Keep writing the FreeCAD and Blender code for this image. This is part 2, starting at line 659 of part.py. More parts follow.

* * *

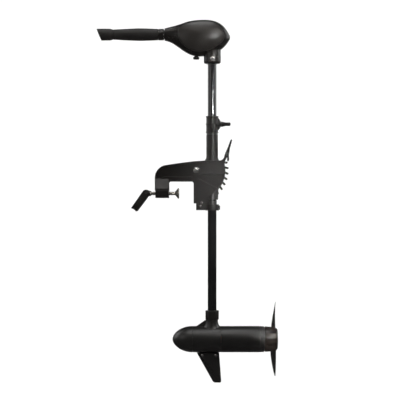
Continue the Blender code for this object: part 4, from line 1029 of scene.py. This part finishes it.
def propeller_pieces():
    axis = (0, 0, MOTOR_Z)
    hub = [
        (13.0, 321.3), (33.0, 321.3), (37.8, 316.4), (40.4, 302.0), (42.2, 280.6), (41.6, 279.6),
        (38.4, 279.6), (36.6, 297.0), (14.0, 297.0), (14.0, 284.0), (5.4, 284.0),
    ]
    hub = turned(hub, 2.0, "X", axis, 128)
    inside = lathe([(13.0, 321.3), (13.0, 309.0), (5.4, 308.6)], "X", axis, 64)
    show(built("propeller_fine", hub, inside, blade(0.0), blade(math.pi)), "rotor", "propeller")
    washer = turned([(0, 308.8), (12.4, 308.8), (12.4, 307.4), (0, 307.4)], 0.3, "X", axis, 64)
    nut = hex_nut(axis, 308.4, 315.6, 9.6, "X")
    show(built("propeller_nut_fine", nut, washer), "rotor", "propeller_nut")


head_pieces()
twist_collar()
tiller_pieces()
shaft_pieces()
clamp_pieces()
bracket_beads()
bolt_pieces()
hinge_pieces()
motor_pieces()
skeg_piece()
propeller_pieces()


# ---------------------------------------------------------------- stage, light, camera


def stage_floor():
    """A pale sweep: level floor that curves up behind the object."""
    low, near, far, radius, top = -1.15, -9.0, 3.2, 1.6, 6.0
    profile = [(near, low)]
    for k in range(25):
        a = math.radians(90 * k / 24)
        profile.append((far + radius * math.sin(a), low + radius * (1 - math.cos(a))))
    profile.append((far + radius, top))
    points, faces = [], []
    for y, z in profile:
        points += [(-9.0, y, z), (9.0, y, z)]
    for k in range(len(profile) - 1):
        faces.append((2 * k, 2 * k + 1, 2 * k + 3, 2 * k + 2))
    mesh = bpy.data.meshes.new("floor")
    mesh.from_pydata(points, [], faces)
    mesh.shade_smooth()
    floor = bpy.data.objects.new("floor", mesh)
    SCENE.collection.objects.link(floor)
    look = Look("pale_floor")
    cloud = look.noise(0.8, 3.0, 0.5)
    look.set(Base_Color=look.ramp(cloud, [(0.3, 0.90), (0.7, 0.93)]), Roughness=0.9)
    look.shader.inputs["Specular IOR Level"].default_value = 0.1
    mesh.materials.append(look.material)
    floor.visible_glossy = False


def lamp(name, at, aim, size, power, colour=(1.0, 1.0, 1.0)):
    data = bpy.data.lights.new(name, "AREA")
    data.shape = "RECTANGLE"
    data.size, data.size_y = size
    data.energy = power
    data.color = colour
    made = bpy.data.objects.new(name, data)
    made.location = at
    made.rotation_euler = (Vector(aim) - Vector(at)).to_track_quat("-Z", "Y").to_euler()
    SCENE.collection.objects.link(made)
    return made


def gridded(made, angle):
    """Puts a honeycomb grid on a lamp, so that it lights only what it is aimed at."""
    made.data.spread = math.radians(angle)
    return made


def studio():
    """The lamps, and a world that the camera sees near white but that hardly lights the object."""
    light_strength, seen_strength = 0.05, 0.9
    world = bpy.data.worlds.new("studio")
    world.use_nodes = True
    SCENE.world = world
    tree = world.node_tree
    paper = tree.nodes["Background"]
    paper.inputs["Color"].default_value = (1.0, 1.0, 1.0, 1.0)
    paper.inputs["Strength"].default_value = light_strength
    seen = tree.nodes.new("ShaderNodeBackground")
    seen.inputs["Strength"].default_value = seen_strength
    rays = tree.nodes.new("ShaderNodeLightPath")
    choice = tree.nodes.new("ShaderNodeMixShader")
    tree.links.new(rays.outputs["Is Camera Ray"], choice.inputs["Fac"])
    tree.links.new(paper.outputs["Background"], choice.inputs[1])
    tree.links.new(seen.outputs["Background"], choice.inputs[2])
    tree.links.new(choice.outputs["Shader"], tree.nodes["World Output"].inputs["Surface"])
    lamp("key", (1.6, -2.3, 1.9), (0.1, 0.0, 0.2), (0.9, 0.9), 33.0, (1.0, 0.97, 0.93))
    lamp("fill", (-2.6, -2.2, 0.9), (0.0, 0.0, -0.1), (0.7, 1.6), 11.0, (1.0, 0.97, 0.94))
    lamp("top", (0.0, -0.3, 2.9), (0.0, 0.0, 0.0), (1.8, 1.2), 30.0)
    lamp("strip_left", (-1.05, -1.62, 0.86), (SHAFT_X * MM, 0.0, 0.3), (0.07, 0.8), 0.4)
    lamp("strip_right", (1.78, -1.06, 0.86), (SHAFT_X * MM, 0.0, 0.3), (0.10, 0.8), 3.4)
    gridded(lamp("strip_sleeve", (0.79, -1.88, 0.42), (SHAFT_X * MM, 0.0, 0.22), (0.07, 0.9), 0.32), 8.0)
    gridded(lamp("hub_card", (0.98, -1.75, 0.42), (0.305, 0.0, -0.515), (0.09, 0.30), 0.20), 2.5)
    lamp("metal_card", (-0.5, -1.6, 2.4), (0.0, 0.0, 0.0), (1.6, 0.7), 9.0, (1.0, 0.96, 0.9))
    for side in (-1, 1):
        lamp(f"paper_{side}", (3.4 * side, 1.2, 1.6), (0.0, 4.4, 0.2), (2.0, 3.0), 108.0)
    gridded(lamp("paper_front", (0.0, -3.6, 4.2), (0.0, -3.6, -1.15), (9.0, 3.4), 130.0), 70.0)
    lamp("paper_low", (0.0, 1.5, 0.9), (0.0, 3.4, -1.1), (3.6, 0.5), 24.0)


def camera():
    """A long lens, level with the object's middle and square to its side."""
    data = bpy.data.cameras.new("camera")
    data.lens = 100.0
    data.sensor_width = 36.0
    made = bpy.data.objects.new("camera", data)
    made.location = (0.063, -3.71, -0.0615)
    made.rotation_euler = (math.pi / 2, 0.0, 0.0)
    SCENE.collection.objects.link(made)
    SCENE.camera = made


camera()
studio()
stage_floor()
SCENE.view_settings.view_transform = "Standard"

--

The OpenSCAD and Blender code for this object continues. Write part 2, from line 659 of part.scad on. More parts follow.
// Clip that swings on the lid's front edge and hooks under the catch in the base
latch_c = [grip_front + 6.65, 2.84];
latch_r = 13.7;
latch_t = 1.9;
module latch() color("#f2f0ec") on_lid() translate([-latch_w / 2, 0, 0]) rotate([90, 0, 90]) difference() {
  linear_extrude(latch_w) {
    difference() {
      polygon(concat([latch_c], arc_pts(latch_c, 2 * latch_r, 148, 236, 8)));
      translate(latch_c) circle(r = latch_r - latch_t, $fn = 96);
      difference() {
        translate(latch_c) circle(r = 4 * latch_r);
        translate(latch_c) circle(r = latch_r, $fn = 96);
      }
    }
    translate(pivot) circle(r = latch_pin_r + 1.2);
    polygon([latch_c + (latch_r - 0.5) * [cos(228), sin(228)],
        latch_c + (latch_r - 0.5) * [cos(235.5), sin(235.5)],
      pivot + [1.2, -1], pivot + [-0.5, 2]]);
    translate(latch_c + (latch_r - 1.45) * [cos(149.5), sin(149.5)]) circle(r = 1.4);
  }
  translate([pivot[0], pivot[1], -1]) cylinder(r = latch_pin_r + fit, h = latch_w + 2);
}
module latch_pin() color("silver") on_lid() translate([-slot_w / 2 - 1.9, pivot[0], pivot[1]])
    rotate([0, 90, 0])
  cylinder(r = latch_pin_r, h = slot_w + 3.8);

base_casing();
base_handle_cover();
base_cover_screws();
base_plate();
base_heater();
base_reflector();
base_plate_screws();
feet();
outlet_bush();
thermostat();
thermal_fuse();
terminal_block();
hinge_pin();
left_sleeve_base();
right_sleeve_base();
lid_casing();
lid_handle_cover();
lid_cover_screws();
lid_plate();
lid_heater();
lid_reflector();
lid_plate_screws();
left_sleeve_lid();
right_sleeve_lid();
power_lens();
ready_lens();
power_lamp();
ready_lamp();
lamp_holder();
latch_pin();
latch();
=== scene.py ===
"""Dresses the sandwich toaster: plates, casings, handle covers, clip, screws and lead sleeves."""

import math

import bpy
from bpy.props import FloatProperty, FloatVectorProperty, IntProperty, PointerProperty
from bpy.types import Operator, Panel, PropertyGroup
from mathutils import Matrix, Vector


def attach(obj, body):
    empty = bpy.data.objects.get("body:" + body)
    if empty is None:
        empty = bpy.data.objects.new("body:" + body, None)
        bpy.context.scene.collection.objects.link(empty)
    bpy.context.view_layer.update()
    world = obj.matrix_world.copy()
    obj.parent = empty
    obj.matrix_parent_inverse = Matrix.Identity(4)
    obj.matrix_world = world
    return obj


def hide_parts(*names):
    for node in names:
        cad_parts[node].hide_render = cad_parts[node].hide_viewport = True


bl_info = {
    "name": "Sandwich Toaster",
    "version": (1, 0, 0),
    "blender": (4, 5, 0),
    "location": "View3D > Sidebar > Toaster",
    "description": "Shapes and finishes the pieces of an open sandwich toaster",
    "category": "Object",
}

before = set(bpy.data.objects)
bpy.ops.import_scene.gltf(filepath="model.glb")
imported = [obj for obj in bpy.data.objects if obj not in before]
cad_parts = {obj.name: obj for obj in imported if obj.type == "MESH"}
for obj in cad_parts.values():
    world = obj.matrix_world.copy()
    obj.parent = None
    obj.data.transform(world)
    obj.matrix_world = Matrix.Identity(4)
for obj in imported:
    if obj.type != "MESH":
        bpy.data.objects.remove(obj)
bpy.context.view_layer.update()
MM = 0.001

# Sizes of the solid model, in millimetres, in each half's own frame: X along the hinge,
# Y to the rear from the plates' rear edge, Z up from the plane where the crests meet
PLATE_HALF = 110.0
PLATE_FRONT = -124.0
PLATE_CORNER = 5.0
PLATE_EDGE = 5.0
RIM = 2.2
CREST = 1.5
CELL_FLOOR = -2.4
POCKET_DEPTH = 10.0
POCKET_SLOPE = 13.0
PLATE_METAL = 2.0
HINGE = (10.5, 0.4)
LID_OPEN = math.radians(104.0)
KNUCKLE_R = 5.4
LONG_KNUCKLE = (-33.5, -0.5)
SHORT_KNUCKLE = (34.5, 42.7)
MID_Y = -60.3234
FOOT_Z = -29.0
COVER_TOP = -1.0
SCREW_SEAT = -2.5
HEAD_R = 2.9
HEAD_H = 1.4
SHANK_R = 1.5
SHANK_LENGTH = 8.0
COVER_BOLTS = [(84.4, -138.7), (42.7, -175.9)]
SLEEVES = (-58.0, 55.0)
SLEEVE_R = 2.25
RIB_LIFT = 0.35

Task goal
Your task is to retype the entries verbatim, starting with the line that holds "base_casing();" and stopping after the line that holds "obj.parent = empty".

Completed task
base_casing();
base_handle_cover();
base_cover_screws();
base_plate();
base_heater();
base_reflector();
base_plate_screws();
feet();
outlet_bush();
thermostat();
thermal_fuse();
terminal_block();
hinge_pin();
left_sleeve_base();
right_sleeve_base();
lid_casing();
lid_handle_cover();
lid_cover_screws();
lid_plate();
lid_heater();
lid_reflector();
lid_plate_screws();
left_sleeve_lid();
right_sleeve_lid();
power_lens();
ready_lens();
power_lamp();
ready_lamp();
lamp_holder();
latch_pin();
latch();
=== scene.py ===
"""Dresses the sandwich toaster: plates, casings, handle covers, clip, screws and lead sleeves."""

import math

import bpy
from bpy.props import FloatProperty, FloatVectorProperty, IntProperty, PointerProperty
from bpy.types import Operator, Panel, PropertyGroup
from mathutils import Matrix, Vector


def attach(obj, body):
    empty = bpy.data.objects.get("body:" + body)
    if empty is None:
        empty = bpy.data.objects.new("body:" + body, None)
        bpy.context.scene.collection.objects.link(empty)
    bpy.context.view_layer.update()
    world = obj.matrix_world.copy()
    obj.parent = empty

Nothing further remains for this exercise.